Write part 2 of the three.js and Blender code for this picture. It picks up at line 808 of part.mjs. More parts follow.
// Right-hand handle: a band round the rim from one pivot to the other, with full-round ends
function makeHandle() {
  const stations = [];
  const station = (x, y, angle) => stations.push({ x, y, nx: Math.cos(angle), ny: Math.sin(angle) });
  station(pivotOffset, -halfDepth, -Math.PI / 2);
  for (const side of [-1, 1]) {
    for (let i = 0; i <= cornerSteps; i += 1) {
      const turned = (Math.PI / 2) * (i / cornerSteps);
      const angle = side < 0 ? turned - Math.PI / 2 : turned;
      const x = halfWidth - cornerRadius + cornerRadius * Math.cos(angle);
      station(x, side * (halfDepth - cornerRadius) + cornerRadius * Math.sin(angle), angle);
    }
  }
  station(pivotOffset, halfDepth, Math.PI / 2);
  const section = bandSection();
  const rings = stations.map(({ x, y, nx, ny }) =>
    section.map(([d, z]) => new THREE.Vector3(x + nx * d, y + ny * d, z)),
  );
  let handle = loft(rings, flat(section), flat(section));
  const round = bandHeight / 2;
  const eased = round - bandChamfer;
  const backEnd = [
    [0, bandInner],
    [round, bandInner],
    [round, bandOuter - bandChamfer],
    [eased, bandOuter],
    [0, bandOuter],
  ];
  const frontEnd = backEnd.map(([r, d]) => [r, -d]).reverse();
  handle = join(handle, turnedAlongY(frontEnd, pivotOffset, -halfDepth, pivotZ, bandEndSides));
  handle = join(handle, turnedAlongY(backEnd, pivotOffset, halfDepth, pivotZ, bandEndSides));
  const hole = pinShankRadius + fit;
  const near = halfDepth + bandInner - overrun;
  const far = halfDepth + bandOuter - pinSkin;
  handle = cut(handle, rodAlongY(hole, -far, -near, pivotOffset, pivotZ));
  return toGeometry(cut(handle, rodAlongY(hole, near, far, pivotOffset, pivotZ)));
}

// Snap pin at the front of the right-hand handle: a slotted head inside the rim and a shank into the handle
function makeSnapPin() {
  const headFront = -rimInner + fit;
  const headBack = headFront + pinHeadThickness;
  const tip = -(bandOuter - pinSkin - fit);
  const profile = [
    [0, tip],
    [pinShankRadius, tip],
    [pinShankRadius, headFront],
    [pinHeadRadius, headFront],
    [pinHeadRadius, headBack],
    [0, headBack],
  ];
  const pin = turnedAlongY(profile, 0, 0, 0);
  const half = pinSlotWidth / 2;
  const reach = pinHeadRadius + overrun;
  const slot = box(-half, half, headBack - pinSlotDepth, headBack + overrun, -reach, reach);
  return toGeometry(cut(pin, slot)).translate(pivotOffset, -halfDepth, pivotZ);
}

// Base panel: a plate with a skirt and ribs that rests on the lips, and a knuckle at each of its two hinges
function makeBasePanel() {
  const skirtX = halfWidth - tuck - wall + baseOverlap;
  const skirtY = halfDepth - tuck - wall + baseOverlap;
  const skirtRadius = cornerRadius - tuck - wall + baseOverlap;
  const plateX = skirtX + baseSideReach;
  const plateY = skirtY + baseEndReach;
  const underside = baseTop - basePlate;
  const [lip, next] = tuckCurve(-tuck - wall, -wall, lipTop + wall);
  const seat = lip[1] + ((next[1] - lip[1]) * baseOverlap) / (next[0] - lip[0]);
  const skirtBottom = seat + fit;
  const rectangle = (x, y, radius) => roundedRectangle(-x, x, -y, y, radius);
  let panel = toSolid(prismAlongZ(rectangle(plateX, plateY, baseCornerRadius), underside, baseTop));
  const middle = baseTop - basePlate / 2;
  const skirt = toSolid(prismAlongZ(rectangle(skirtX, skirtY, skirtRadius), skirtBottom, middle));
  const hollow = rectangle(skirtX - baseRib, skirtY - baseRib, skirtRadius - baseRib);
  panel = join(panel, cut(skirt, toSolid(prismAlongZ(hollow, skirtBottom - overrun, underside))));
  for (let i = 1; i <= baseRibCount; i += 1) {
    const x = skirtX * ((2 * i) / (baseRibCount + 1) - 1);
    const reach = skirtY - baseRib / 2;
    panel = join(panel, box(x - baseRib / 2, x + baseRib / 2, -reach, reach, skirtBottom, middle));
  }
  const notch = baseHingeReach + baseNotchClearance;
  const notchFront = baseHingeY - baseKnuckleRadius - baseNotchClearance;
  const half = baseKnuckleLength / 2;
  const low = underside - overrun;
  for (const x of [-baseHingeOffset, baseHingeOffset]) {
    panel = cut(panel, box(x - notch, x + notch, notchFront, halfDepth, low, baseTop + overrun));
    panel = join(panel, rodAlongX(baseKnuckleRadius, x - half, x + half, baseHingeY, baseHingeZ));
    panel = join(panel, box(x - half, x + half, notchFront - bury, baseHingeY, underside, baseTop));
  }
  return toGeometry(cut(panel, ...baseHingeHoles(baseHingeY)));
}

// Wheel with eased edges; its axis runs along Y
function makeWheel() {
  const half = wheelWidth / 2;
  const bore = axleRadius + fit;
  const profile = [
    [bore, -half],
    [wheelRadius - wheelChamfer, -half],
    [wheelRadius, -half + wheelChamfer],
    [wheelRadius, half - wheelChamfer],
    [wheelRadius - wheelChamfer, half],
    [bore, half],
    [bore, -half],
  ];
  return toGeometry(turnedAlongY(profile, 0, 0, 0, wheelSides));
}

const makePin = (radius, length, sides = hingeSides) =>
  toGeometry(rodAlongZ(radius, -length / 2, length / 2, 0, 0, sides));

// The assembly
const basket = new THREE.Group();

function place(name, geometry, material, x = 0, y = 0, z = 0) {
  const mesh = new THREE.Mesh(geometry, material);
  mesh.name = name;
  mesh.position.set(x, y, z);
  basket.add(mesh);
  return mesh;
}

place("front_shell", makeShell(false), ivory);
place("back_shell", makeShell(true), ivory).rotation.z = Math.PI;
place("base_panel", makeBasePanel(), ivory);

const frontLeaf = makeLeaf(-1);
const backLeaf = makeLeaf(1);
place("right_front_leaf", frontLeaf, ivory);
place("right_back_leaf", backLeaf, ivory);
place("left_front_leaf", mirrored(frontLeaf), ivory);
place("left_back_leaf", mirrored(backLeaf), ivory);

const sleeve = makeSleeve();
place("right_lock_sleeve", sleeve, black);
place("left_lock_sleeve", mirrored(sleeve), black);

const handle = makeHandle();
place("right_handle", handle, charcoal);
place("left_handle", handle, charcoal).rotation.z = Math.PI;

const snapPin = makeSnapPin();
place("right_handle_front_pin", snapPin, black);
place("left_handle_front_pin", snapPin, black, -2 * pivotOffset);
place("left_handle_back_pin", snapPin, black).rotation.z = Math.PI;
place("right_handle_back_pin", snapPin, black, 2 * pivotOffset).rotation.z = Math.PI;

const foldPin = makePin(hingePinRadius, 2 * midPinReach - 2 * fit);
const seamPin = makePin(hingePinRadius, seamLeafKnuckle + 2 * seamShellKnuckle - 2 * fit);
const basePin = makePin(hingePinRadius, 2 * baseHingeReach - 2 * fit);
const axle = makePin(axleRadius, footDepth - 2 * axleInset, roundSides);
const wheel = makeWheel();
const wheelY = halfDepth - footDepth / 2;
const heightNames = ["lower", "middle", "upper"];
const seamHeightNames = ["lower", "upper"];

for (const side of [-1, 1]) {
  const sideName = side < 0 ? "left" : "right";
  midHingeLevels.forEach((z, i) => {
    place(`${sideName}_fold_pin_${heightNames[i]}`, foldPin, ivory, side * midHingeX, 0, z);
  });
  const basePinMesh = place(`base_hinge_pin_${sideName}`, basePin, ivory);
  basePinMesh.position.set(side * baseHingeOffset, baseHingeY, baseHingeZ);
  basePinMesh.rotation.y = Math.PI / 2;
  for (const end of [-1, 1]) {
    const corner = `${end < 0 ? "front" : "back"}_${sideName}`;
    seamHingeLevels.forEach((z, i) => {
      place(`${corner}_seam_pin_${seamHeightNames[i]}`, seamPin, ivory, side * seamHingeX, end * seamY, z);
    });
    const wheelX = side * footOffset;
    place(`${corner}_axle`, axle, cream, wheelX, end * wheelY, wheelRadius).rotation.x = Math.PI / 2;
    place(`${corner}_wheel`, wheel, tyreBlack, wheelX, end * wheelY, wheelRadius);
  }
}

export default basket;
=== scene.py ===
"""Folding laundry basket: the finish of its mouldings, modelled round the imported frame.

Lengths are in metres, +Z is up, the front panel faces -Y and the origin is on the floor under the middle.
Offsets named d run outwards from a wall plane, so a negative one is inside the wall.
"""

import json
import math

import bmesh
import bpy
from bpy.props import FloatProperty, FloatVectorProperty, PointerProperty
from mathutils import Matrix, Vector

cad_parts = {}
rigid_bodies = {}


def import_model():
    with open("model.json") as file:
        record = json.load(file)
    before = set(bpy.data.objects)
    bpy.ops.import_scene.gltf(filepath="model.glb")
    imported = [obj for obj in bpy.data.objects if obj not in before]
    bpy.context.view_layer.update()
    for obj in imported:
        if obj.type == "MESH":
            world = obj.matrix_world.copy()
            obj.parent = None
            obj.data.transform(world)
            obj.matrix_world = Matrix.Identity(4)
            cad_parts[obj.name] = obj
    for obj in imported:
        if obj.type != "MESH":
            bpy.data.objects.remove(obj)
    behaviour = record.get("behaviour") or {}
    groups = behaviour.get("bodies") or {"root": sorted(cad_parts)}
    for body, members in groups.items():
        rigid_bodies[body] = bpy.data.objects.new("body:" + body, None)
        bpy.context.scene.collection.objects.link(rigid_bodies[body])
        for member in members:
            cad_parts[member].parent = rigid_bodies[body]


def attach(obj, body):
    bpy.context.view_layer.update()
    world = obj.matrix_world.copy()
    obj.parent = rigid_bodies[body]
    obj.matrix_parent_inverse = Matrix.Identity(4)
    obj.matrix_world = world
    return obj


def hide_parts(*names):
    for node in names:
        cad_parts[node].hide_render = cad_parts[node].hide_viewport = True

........

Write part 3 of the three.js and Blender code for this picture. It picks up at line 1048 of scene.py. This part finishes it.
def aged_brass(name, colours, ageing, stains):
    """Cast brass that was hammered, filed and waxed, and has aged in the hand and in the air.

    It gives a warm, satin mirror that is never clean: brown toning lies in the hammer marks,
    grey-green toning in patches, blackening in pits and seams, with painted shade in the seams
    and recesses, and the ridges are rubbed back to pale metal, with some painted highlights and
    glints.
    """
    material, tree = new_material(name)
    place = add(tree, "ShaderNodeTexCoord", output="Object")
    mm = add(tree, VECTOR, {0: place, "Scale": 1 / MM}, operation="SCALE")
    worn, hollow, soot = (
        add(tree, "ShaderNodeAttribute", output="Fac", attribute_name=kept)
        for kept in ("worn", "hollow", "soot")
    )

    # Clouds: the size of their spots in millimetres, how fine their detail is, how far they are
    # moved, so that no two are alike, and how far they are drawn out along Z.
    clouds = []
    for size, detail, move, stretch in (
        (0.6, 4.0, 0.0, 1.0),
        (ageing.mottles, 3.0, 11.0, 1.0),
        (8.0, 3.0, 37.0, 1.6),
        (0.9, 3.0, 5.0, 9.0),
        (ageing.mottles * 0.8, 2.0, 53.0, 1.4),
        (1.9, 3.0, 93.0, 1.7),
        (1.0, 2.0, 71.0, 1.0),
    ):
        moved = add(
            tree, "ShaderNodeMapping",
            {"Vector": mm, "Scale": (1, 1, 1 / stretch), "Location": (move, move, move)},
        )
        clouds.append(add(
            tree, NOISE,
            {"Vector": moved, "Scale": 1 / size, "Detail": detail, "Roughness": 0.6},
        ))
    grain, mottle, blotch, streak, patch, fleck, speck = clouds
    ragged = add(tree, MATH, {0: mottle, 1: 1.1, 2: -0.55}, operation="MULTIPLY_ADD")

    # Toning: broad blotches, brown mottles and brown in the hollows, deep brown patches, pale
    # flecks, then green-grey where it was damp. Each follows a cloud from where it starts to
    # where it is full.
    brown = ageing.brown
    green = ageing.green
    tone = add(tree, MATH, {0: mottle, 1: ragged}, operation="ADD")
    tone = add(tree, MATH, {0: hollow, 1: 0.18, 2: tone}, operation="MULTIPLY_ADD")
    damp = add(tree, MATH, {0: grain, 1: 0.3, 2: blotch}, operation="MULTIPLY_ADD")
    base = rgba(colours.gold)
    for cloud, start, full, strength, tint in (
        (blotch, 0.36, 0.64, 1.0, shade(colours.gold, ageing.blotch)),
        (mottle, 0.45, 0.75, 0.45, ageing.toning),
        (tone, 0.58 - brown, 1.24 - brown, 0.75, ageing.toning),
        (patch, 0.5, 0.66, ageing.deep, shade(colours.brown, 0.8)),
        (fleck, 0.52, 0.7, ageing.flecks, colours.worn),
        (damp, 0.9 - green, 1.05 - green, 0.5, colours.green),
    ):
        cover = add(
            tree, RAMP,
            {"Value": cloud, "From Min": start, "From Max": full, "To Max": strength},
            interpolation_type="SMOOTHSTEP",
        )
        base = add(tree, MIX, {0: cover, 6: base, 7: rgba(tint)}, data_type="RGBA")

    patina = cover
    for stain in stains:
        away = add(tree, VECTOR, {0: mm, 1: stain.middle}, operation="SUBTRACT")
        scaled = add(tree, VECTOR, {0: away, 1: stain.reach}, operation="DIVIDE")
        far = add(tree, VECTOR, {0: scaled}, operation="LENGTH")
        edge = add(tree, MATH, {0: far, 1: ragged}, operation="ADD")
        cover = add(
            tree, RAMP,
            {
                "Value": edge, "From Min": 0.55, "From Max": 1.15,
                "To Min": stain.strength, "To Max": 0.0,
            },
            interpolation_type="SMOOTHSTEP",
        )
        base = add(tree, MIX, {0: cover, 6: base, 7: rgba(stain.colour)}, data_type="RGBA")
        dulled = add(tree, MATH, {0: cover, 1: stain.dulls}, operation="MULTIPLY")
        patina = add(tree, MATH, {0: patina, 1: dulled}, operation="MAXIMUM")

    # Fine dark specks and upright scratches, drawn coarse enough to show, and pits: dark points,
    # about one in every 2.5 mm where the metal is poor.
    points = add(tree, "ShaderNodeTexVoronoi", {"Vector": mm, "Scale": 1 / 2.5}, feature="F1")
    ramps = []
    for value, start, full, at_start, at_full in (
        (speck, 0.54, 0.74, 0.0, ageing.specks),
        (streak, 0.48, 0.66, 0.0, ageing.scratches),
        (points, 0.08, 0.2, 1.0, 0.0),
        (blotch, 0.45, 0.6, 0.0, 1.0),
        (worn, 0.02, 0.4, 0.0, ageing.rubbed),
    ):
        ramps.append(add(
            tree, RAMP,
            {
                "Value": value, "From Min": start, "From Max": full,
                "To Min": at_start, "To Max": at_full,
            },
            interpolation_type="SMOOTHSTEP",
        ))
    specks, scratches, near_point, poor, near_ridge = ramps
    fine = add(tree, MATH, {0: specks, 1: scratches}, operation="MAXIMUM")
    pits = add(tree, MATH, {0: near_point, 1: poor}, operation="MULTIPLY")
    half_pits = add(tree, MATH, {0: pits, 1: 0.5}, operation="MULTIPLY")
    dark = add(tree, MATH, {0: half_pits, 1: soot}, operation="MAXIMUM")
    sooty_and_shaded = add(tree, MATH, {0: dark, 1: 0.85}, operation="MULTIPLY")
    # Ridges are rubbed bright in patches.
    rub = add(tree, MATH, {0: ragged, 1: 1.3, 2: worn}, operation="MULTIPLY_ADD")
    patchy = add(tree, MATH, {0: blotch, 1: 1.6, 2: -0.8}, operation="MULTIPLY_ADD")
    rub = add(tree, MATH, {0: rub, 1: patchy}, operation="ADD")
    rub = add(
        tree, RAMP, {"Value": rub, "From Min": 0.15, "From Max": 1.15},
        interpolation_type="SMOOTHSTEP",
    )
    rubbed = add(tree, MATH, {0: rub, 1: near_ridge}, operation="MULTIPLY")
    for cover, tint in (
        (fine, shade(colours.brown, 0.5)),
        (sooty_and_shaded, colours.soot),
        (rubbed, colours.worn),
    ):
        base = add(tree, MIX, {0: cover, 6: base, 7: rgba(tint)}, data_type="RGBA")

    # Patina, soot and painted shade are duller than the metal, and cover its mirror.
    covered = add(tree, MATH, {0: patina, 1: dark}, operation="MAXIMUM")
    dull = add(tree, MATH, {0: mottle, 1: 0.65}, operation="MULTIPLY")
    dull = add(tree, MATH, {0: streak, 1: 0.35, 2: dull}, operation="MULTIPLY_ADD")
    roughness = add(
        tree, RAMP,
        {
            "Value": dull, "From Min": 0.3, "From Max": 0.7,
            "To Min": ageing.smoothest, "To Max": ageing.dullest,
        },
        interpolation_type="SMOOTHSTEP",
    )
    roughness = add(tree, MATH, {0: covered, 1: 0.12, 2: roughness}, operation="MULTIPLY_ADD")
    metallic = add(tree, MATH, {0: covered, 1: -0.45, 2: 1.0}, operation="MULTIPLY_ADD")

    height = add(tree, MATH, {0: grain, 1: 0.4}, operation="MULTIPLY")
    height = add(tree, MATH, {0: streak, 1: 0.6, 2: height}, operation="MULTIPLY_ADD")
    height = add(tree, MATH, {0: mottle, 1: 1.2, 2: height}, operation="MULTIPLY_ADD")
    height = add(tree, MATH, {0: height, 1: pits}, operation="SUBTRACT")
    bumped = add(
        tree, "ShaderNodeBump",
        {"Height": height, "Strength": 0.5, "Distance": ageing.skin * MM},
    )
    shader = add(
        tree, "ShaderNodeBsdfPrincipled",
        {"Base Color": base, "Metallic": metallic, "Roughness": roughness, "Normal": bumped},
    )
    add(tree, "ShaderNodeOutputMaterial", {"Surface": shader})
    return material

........

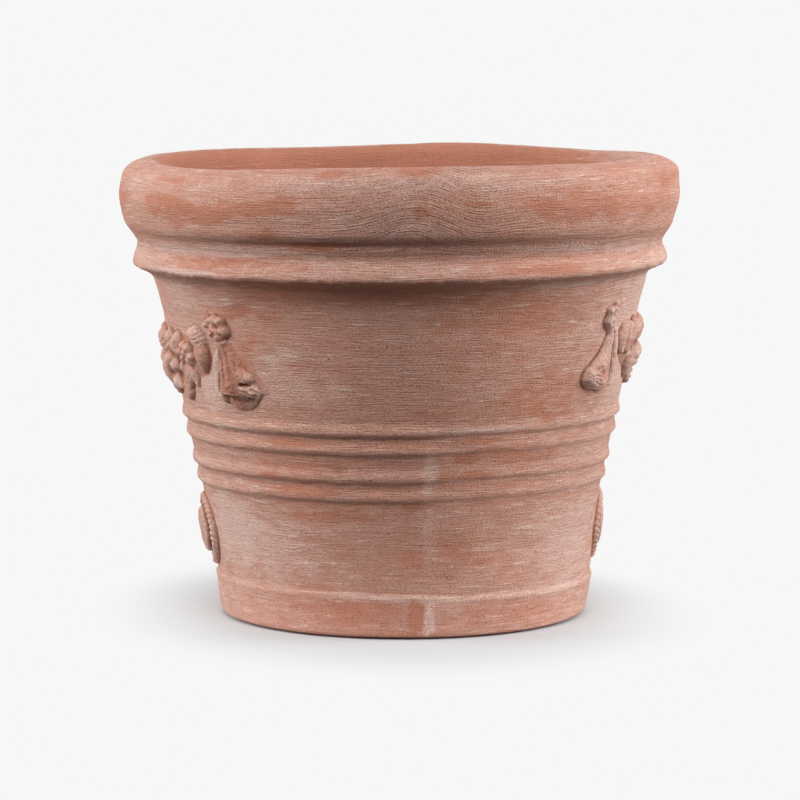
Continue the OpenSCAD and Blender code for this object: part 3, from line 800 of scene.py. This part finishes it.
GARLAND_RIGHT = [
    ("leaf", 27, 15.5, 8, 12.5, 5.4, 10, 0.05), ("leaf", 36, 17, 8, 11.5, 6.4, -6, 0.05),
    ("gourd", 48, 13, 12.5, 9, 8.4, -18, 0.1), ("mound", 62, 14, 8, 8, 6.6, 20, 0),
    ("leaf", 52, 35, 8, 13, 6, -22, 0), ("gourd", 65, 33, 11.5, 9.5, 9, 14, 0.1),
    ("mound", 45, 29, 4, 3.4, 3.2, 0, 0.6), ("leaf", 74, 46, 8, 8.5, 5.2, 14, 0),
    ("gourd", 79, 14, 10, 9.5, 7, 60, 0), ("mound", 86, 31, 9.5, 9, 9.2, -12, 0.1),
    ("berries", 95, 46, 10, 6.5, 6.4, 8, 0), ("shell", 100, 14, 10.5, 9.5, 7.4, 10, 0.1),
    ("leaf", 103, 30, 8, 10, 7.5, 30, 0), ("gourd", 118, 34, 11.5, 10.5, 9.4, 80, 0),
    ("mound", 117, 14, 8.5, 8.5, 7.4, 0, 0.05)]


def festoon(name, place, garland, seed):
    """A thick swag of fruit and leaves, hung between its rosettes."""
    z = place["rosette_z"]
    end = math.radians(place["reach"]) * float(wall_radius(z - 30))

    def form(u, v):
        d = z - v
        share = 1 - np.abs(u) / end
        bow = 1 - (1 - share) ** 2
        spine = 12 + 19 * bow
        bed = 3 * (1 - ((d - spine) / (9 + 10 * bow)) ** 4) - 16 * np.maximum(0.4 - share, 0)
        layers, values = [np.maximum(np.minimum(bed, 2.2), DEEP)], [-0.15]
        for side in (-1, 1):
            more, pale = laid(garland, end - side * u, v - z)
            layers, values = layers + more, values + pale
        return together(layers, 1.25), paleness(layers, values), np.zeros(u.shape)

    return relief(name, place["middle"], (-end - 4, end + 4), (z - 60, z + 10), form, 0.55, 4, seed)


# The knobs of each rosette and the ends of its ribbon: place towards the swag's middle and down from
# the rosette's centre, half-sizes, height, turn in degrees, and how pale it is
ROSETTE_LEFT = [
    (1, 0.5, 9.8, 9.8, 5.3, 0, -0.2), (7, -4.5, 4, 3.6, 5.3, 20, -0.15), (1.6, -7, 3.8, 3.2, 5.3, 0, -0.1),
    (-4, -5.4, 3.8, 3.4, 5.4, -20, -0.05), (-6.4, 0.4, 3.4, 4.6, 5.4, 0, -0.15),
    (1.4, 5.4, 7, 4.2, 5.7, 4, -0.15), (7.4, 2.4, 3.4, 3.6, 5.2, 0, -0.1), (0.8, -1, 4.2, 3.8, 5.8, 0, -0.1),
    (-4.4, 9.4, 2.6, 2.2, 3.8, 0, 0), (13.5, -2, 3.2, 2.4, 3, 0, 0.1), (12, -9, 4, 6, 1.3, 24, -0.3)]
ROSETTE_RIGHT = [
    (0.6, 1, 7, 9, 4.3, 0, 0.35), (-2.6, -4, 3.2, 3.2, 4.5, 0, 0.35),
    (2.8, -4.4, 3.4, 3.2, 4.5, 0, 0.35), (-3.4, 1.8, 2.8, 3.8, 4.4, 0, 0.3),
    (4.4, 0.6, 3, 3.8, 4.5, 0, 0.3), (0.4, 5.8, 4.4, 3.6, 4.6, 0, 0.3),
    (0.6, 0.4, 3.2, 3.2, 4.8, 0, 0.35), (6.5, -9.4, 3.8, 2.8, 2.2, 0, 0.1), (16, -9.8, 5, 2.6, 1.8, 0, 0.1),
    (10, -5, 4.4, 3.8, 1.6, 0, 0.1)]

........

→ Task objective
Begin at the line that has "end * wheelY, wheelRadius);", stop after the line that has "for node in", and repeat exactly those lines, nothing more.

→ Task solution
    place(`${corner}_wheel`, wheel, tyreBlack, wheelX, end * wheelY, wheelRadius);
  }
}

export default basket;
=== scene.py ===
"""Folding laundry basket: the finish of its mouldings, modelled round the imported frame.

Lengths are in metres, +Z is up, the front panel faces -Y and the origin is on the floor under the middle.
Offsets named d run outwards from a wall plane, so a negative one is inside the wall.
"""

import json
import math

import bmesh
import bpy
from bpy.props import FloatProperty, FloatVectorProperty, PointerProperty
from mathutils import Matrix, Vector

cad_parts = {}
rigid_bodies = {}


def import_model():
    with open("model.json") as file:
        record = json.load(file)
    before = set(bpy.data.objects)
    bpy.ops.import_scene.gltf(filepath="model.glb")
    imported = [obj for obj in bpy.data.objects if obj not in before]
    bpy.context.view_layer.update()
    for obj in imported:
        if obj.type == "MESH":
            world = obj.matrix_world.copy()
            obj.parent = None
            obj.data.transform(world)
            obj.matrix_world = Matrix.Identity(4)
            cad_parts[obj.name] = obj
    for obj in imported:
        if obj.type != "MESH":
            bpy.data.objects.remove(obj)
    behaviour = record.get("behaviour") or {}
    groups = behaviour.get("bodies") or {"root": sorted(cad_parts)}
    for body, members in groups.items():
        rigid_bodies[body] = bpy.data.objects.new("body:" + body, None)
        bpy.context.scene.collection.objects.link(rigid_bodies[body])
        for member in members:
            cad_parts[member].parent = rigid_bodies[body]


def attach(obj, body):
    bpy.context.view_layer.update()
    world = obj.matrix_world.copy()
    obj.parent = rigid_bodies[body]
    obj.matrix_parent_inverse = Matrix.Identity(4)
    obj.matrix_world = world
    return obj


def hide_parts(*names):
    for node in names:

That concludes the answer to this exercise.